**Short problem**
The records should be written out in full, with nothing altered.

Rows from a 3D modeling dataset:

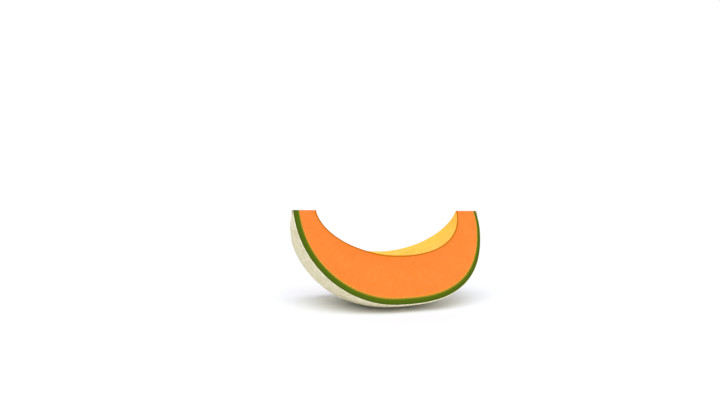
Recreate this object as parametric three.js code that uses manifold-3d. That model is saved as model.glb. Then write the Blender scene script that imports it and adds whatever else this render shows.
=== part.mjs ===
// A wedge of cantaloupe melon, one seventh of the fruit, cut lengthwise from end to end and cleared of seeds.
//
// Frame, in millimetres: +Z is up and Z = 0 is the surface that the wedge rests on. X runs along the fruit's
// long axis, with the stem end at +X. The origin is under the middle of the wedge's length, between the two cut
// faces. The wedge lies on its rind: the fruit's long axis is its top edge, and the cut faces fall away from
// that edge to the front (-Y) and to the back (+Y).
//
// A point of the wedge is found by three numbers: how far along the axis, how deep below it, and the turn about
// it from straight down, positive towards the front.

import * as THREE from "three";
import { mergeVertices } from "three/addons/utils/BufferGeometryUtils.js";
import Module from "manifold-3d";

// The fruit that the wedge is cut from, with each end's length measured from its widest station.
const MELON_DIAMETER = 150;
const STEM_END_LENGTH = 82;
const BLOSSOM_END_LENGTH = 80.5;
const STEM_END_FULLNESS = 2.55; // 2 is an ellipse, more is squarer
const BLOSSOM_END_FULLNESS = 2.1;
const FULLNESS_BLEND = 0.35; // how softly one end's fullness passes into the other's
const RIND_SWELL = 0.45; // height of the rind's slow unevenness
const SWELL_WAVES = 3; // waves of it in a turn from end to end and back
const SWELL_SHIFT = 0.7;
const STEM_SCAR_DEPTH = 1.4; // the dimple where the stem sat
const STEM_SCAR_RADIUS = 8;

// The seed hollow, which lies a little nearer the back of the fruit. Depths are from the axis, at the widest
// station.
const HOLLOW_FRONT_DEPTH = 36.6;
const HOLLOW_BACK_DEPTH = 40.2;
const HOLLOW_STEM_LENGTH = 61;
const HOLLOW_BLOSSOM_LENGTH = 62;
const HOLLOW_FRONT_FULLNESS = 2.4; // of its stem end, at the front cut face
const HOLLOW_BACK_FULLNESS = 2;
const HOLLOW_BLOSSOM_FULLNESS = 1.82;
const FURROWS = 3; // lengthwise furrows that the seed strands leave
const FURROW_DEPTH = 0.6;
const FURROW_WANDER = 0.9; // radians of a furrow's turn that it strays by

// The cut.
const WEDGES_IN_FRUIT = 7;
const SEAT_TRIM = 0.5; // height pressed flat where the rind rests

// The mesh.
const STATIONS = 60; // steps from end to end
const TURNS = 18; // steps from one cut face to the other
const END_CROWDING = 0.35; // how much closer the stations lie at the two ends

const MELON_RADIUS = MELON_DIAMETER / 2;
const HALF_ANGLE = Math.PI / WEDGES_IN_FRUIT;

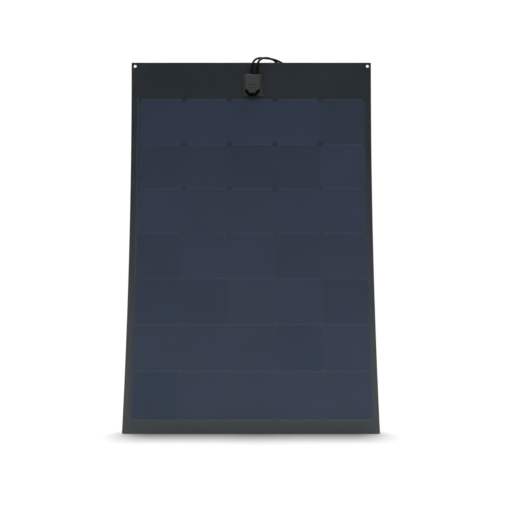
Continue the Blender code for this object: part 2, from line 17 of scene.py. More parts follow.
import bmesh
import bpy
from mathutils import Matrix, Vector, noise
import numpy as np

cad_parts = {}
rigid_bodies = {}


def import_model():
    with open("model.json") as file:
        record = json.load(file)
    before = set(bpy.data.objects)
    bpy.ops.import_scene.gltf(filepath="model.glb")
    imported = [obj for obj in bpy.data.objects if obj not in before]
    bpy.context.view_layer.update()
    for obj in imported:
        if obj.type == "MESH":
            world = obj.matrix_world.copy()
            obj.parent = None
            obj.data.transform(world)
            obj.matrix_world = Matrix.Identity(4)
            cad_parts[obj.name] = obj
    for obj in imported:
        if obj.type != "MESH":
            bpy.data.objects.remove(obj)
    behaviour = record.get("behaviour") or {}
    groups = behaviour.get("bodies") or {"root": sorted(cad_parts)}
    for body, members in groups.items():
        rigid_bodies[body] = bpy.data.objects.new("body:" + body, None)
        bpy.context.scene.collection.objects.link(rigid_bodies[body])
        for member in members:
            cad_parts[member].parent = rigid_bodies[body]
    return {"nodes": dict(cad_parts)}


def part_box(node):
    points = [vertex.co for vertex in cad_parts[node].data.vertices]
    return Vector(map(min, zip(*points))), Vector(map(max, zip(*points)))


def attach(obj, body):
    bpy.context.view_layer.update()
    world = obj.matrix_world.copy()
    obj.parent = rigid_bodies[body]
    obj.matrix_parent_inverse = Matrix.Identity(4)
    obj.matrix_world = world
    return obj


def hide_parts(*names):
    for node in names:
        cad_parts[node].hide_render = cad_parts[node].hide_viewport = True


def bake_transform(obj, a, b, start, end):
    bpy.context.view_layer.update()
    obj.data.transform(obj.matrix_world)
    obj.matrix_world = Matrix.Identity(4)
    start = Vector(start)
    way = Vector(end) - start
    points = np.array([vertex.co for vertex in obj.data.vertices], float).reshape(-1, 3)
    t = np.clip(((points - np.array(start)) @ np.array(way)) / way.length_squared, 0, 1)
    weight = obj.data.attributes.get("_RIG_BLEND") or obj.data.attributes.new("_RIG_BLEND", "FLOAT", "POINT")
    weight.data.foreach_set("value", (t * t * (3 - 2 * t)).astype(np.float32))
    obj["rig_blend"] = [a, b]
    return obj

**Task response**
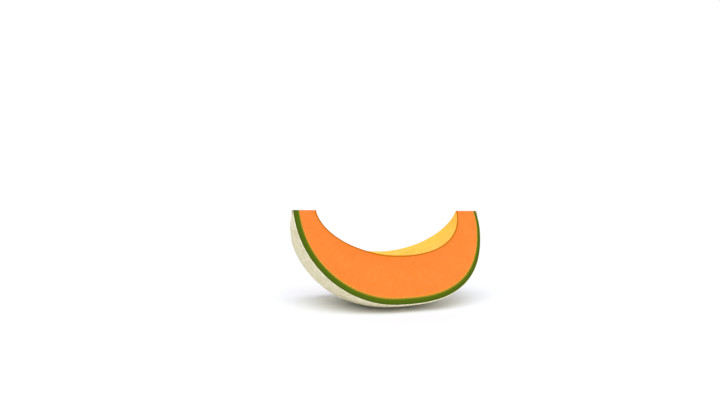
Recreate this object as parametric three.js code that uses manifold-3d. That model is saved as model.glb. Then write the Blender scene script that imports it and adds whatever else this render shows.
=== part.mjs ===
// A wedge of cantaloupe melon, one seventh of the fruit, cut lengthwise from end to end and cleared of seeds.
//
// Frame, in millimetres: +Z is up and Z = 0 is the surface that the wedge rests on. X runs along the fruit's
// long axis, with the stem end at +X. The origin is under the middle of the wedge's length, between the two cut
// faces. The wedge lies on its rind: the fruit's long axis is its top edge, and the cut faces fall away from
// that edge to the front (-Y) and to the back (+Y).
//
// A point of the wedge is found by three numbers: how far along the axis, how deep below it, and the turn about
// it from straight down, positive towards the front.

import * as THREE from "three";
import { mergeVertices } from "three/addons/utils/BufferGeometryUtils.js";
import Module from "manifold-3d";

// The fruit that the wedge is cut from, with each end's length measured from its widest station.
const MELON_DIAMETER = 150;
const STEM_END_LENGTH = 82;
const BLOSSOM_END_LENGTH = 80.5;
const STEM_END_FULLNESS = 2.55; // 2 is an ellipse, more is squarer
const BLOSSOM_END_FULLNESS = 2.1;
const FULLNESS_BLEND = 0.35; // how softly one end's fullness passes into the other's
const RIND_SWELL = 0.45; // height of the rind's slow unevenness
const SWELL_WAVES = 3; // waves of it in a turn from end to end and back
const SWELL_SHIFT = 0.7;
const STEM_SCAR_DEPTH = 1.4; // the dimple where the stem sat
const STEM_SCAR_RADIUS = 8;

// The seed hollow, which lies a little nearer the back of the fruit. Depths are from the axis, at the widest
// station.
const HOLLOW_FRONT_DEPTH = 36.6;
const HOLLOW_BACK_DEPTH = 40.2;
const HOLLOW_STEM_LENGTH = 61;
const HOLLOW_BLOSSOM_LENGTH = 62;
const HOLLOW_FRONT_FULLNESS = 2.4; // of its stem end, at the front cut face
const HOLLOW_BACK_FULLNESS = 2;
const HOLLOW_BLOSSOM_FULLNESS = 1.82;
const FURROWS = 3; // lengthwise furrows that the seed strands leave
const FURROW_DEPTH = 0.6;
const FURROW_WANDER = 0.9; // radians of a furrow's turn that it strays by

// The cut.
const WEDGES_IN_FRUIT = 7;
const SEAT_TRIM = 0.5; // height pressed flat where the rind rests

// The mesh.
const STATIONS = 60; // steps from end to end
const TURNS = 18; // steps from one cut face to the other
const END_CROWDING = 0.35; // how much closer the stations lie at the two ends

const MELON_RADIUS = MELON_DIAMETER / 2;
const HALF_ANGLE = Math.PI / WEDGES_IN_FRUIT;

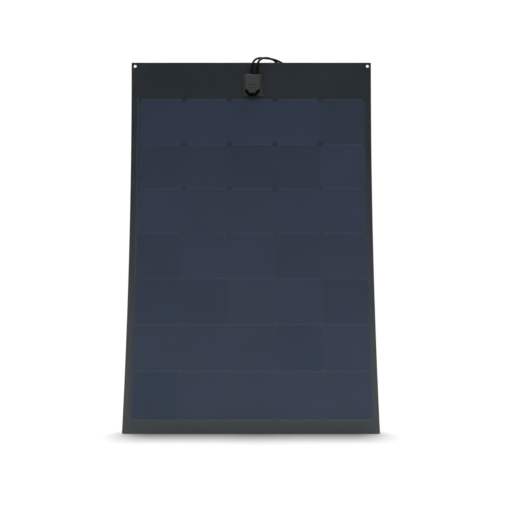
Continue the Blender code for this object: part 2, from line 17 of scene.py. More parts follow.
import bmesh
import bpy
from mathutils import Matrix, Vector, noise
import numpy as np

cad_parts = {}
rigid_bodies = {}


def import_model():
    with open("model.json") as file:
        record = json.load(file)
    before = set(bpy.data.objects)
    bpy.ops.import_scene.gltf(filepath="model.glb")
    imported = [obj for obj in bpy.data.objects if obj not in before]
    bpy.context.view_layer.update()
    for obj in imported:
        if obj.type == "MESH":
            world = obj.matrix_world.copy()
            obj.parent = None
            obj.data.transform(world)
            obj.matrix_world = Matrix.Identity(4)
            cad_parts[obj.name] = obj
    for obj in imported:
        if obj.type != "MESH":
            bpy.data.objects.remove(obj)
    behaviour = record.get("behaviour") or {}
    groups = behaviour.get("bodies") or {"root": sorted(cad_parts)}
    for body, members in groups.items():
        rigid_bodies[body] = bpy.data.objects.new("body:" + body, None)
        bpy.context.scene.collection.objects.link(rigid_bodies[body])
        for member in members:
            cad_parts[member].parent = rigid_bodies[body]
    return {"nodes": dict(cad_parts)}


def part_box(node):
    points = [vertex.co for vertex in cad_parts[node].data.vertices]
    return Vector(map(min, zip(*points))), Vector(map(max, zip(*points)))


def attach(obj, body):
    bpy.context.view_layer.update()
    world = obj.matrix_world.copy()
    obj.parent = rigid_bodies[body]
    obj.matrix_parent_inverse = Matrix.Identity(4)
    obj.matrix_world = world
    return obj


def hide_parts(*names):
    for node in names:
        cad_parts[node].hide_render = cad_parts[node].hide_viewport = True


def bake_transform(obj, a, b, start, end):
    bpy.context.view_layer.update()
    obj.data.transform(obj.matrix_world)
    obj.matrix_world = Matrix.Identity(4)
    start = Vector(start)
    way = Vector(end) - start
    points = np.array([vertex.co for vertex in obj.data.vertices], float).reshape(-1, 3)
    t = np.clip(((points - np.array(start)) @ np.array(way)) / way.length_squared, 0, 1)
    weight = obj.data.attributes.get("_RIG_BLEND") or obj.data.attributes.new("_RIG_BLEND", "FLOAT", "POINT")
    weight.data.foreach_set("value", (t * t * (3 - 2 * t)).astype(np.float32))
    obj["rig_blend"] = [a, b]
    return obj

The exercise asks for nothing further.